How Professional Training Helps During Adolescence
Professional training can be especially helpful during the adolescent phase because this is when many owners feel overwhelmed. They may know their dog is capable of better behavior but struggle to create consistency at home or in public.
At San Diego Dog Training, we focus on helping dogs build real-life obedience, structure, calmness, and better decision-making. The goal is not just to teach commands in a quiet room.

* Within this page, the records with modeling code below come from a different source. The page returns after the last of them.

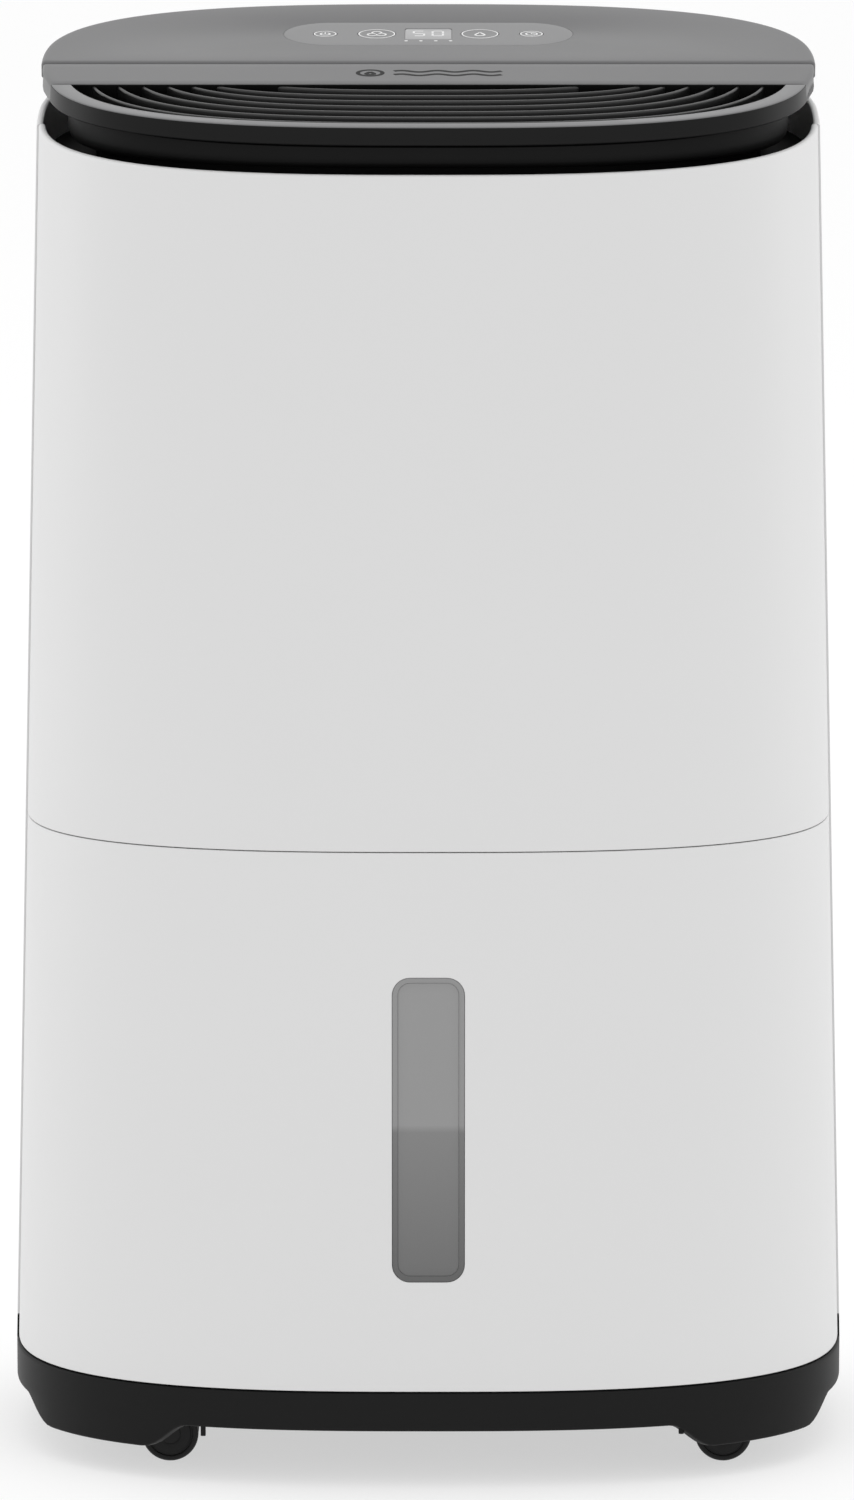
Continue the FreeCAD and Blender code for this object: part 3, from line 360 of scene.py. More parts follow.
# Sprayed metal cans: an even grey between metal and paint.
PAINTED_CAN = grained("painted_motor_can", "#8A8C8E", 0.35, 0.8, 0.006, [("Metallic", 0.6)])
print(len(bpy.data.materials), "plastics and metals so far")

# %% [markdown]
# Three finishes follow a pattern instead: the tank window, which is smoked, lighter above a set height and
# darker towards the bottom, the fin packs, which are stacks of thin aluminium sheets with painted shade
# between them, and the dust mesh, whose holes are painted dark as shade.

# %% Window, fins, mesh, circuit board and lit digits
# Height at which the window's smoke turns lighter; below it the tone darkens towards the bottom.
TONE_STEP_Z = 160.0
WINDOW_LOW, WINDOW_TALL = 92, 135


def smoked_window(name, tints):
    """Smoked polycarbonate: lighter above a set height, darker below and darker still towards the bottom,
    with a soft change between.
    """
    material, tree, shader, where = blank(name)
    height = add(tree, "ShaderNodeSeparateXYZ", links=[("Vector", where)])
    ramp = add(tree, "ShaderNodeValToRGB")
    level = add(tree, "ShaderNodeMapRange",
                [("From Min", WINDOW_LOW * MM), ("From Max", (WINDOW_LOW + WINDOW_TALL) * MM)],
                [("Value", height.outputs["Z"])])
    tree.links.new(level.outputs["Result"], ramp.inputs["Fac"])
    step_share = (TONE_STEP_Z - WINDOW_LOW) / WINDOW_TALL
    stops = ramp.color_ramp.elements
    stops[0].position, stops[0].color = 0.0, linear(tints[0])
    stops[1].position, stops[1].color = 1.0, linear(tints[3])
    for position, tint in ((step_share - 0.012, tints[1]), (step_share + 0.012, tints[2])):
        stops.new(position).color = linear(tint)
    tree.links.new(ramp.outputs["Color"], shader.inputs["Base Color"])
    ripple = add(tree, "ShaderNodeTexNoise", [("Scale", 120.0), ("Detail", 1.0)], [("Vector", where)])
    bump = add(tree, "ShaderNodeBump", [("Strength", 0.2), ("Distance", 0.02 * MM)],
               [("Height", ripple.outputs["Fac"])])
    tree.links.new(bump.outputs["Normal"], shader.inputs["Normal"])
    shader.inputs["Roughness"].default_value = 0.18
    shader.inputs["Coat Weight"].default_value = 0.3
    return material


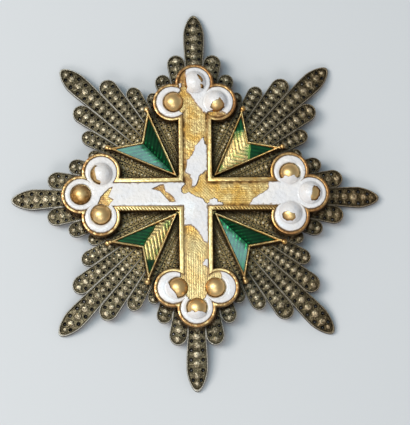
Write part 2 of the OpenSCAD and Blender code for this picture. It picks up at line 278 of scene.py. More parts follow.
def lay_ray(tip_radius, pointed, angle, open_sides=()):
    """One ray: the stretch repeated inwards from the tip, then wrapped onto the dome and turned."""
    end, end_stretch = (long_end, long_stretch) if pointed else (short_end, short_stretch)
    middle = max(tip_radius / (1 + end_stretch * flare), tip_radius - end_stretch * widest)
    ray = copy_of(stretch)
    modifier = ray.modifiers.new("rows", "ARRAY")
    modifier.count = math.ceil(math.log(middle / ray_start) / math.log(bead_step))
    modifier.use_relative_offset = False
    modifier.use_constant_offset = True
    modifier.constant_offset_displace = (-pitch, 0, 0)
    modifier.use_merge_vertices = True
    modifier.merge_threshold = 1e-4
    work_on(ray)
    bpy.ops.object.modifier_apply(modifier="rows")
    cap = copy_of(end)
    cap.data.transform(Matrix.Translation((pitch / 2, 0, 0)))
    cap.select_set(True)
    bpy.ops.object.join()
    edit_all(ray)
    bpy.ops.mesh.remove_doubles(threshold=2e-4)
    bpy.ops.transform.translate(value=(-pitch / 2, 0, 0))
    cut_off(ray, (math.log(ray_start / middle) / flare, 0, 0), (-1, 0, 0))
    edit_all(ray)
    bpy.ops.mesh.normals_make_consistent(inside=False)
    bpy.ops.mesh.quads_convert_to_tris(quad_method="BEAUTY", ngon_method="BEAUTY")
    work_on(ray)
    for point in ray.data.vertices:
        x, v, z = point.co
        along = middle * math.exp(flare * x) if x <= 0 else middle + x * min(flare * middle, widest)
        across = min(flare * min(along, middle), widest) * (1 - long_taper * max(x, 0) if pointed else 1)
        side = -border_gap if (1 if v > 0 else -1) in open_sides else overlap
        y = v * (across + side)
        rise = min(z, sheet) + max(z - sheet, 0) * (relief_start + relief_growth * along)
        dome = dome_height * (1 - (min(math.hypot(along, y), dome_radius) / dome_radius) ** dome_power)
        point.co = (along, y, dome + rise)
    ray.data.transform(Matrix.Rotation(math.radians(angle), 4, "Z"))
    return ray


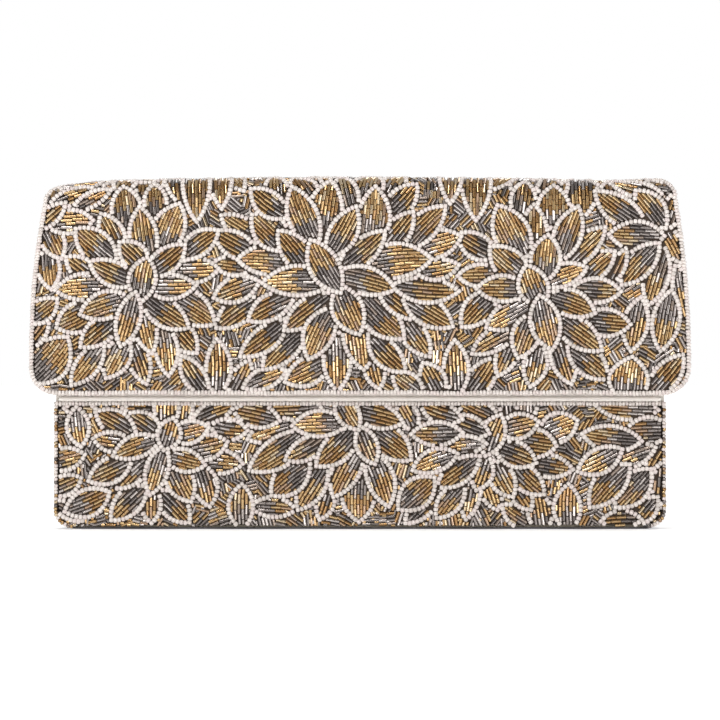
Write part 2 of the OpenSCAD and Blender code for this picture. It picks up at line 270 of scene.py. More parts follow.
FRONT_LEFT = [
    (-83, 34.5, -79.5, 46.5, 8.5), (-83, 35, -89, 15.5, 8), (-77.5, 40, -65, 43, 8),
    (-80, 31, -66.5, 27.5, 8), (-71, 34, -57, 37, 9), (-79, 26.5, -72, 12.5, 10),
    (-68, 25, -64, 10.5, 9), (-65, 29, -50.5, 28, 8.5), (-60, 43.5, -48.5, 42, 7.5),
    (-68, 47, -54, 52.5, 7), (-37.5, 47, -53, 50.5, 9), (-88, 37, -104, 31.5, 8),
    (-100, 37, -112.5, 38.5, 7), (-98, 41.5, -111.5, 49.5, 9), (-87, 40.5, -98.5, 48.5, 9),
    (-82, 46, -82, 60, 9), (-75, 47, -74, 58, 5), (-100, 28, -114.5, 21, 9),
    (-92, 28, -102.5, 18, 8), (-122, 9, -107, 15.5, 10), (-93, 16, -105, 4.5, 9),
    (-88, 15, -88.5, 3.5, 7), (-83, 14, -73, 3.5, 9), (-120, 48.5, -118.5, 36, 8),
    (-122, 51, -112, 50, 5), (-130, 28, -117.5, 31.5, 8), (-129, 17, -119, 21.5, 7),
    (-128, 10, -118.5, 4, 5), (-50, 3.5, -50, 18.5, 9), (-88, 51, -100, 51.5, 4),
]
FRONT_MIDDLE = [
    (-9, 57, -1, 43, 8), (0, 43, 6, 28.5, 7.5), (0, 50, 17.5, 45.5, 9), (6, 41, 21, 30, 11),
    (-9, 44.5, -28, 44, 9.5), (-4, 41, -18, 27.5, 10), (-17, 38, -31, 30, 7.5),
    (-25, 40, -46.5, 25.5, 11), (-29, 44, -47, 38.5, 8), (-19, 53, -40, 51.5, 9),
    (-24, 25.5, -37, 15, 11), (-16, 25, -26, 9, 9), (-1, 33, -11, 14.5, 10),
    (5, 30, 12, 10.5, 10), (0, 20, -0.5, 4, 12), (19, 11, 31, 21.5, 11),
    (38, 31, 23, 25.5, 8), (48, 29, 33.5, 18.5, 8.5), (42, 16, 33, 5.5, 8),
    (22, 5, 33, 14.5, 7), (40, 41, 22.5, 40.5, 8.5), (40, 48, 26.5, 52.5, 7.5),
    (22, 45, 17, 54, 7), (-14, 15, -17, 5, 6), (-43, 9.5, -28, 8.5, 7), (50, 36, 34.5, 34, 6.5),
    (51.5, 42, 38, 47, 7.5),
]
FRONT_RIGHT = [
    (53.5, 32, 59.5, 48, 9), (54, 30.5, 49.5, 17.5, 7.5), (62, 42.5, 75, 45.5, 9),
    (60, 34, 74, 28.5, 9), (58.5, 26, 64.5, 14.5, 8.5), (67, 26, 77.5, 15.5, 8.5),
    (66, 17, 72, 9, 7), (70.5, 37.5, 82.5, 35.5, 10), (79, 41, 91.5, 46, 11),
    (73.5, 28, 89.5, 25.5, 8), (108, 32.5, 93, 25, 9), (116, 38, 95, 40.5, 9.5),
    (112, 25, 98, 10, 11), (121, 23, 109, 10, 11), (122, 33.5, 106, 27, 8.5),
    (129, 42, 113, 41.5, 10), (123, 51, 101, 52.5, 8), (57, 47, 42, 54, 8),
    (63, 49, 62, 60, 6), (71, 49, 71, 60, 8), (88.5, 2.5, 88.5, 18.5, 10), (77, 2, 75, 15, 9),
    (70.5, 3.5, 61, 10, 6.5), (47.5, 21, 45, 5, 6.5), (54, 19.5, 58, 9, 7),
    (116, 4, 103, 3.5, 6), (124, 11, 117.5, 3, 7), (130, 38, 122, 25, 6),
    (128, 25, 126.5, 10.5, 6), (130, 48, 125, 53, 4),
]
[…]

The goal is to help the dog understand how to behave around everyday distractions, routines, and expectations.
For adolescent dogs, training often focuses on leash manners, recall, impulse control, place command, household structure, social behavior, and calm responses to the world around them.
This stage can be challenging, but it is also highly trainable with the right approach.
The Adolescent Phase Is Not a Failure
If your dog is between 8 and 18 months old and suddenly feels more difficult, you are not alone. Many owners go through this stage feeling confused, frustrated, or embarrassed.
But adolescence does not mean your training failed. It means your dog is growing up and needs guidance through a new developmental stage.
The key is to stay consistent, avoid giving too much freedom too soon, and keep reinforcing the behaviors you want to see long-term.
Your easy puppy is still in there. They are just becoming an adolescent dog who needs structure, leadership, and continued training to mature into a calm, reliable adult.
Final Thoughts
The adolescent dog phase can feel like a major setback, but it is actually one of the most important stages in your dog’s training journey. Between 8 and 18 months, dogs are learning how to handle independence, distractions, excitement, and boundaries.
This is the time to stay involved, not step back.
With consistency, structure, and proper training, your dog can move through adolescence and develop into a more focused, respectful, and dependable companion. The behavior you allow now can shape the adult dog you live with later.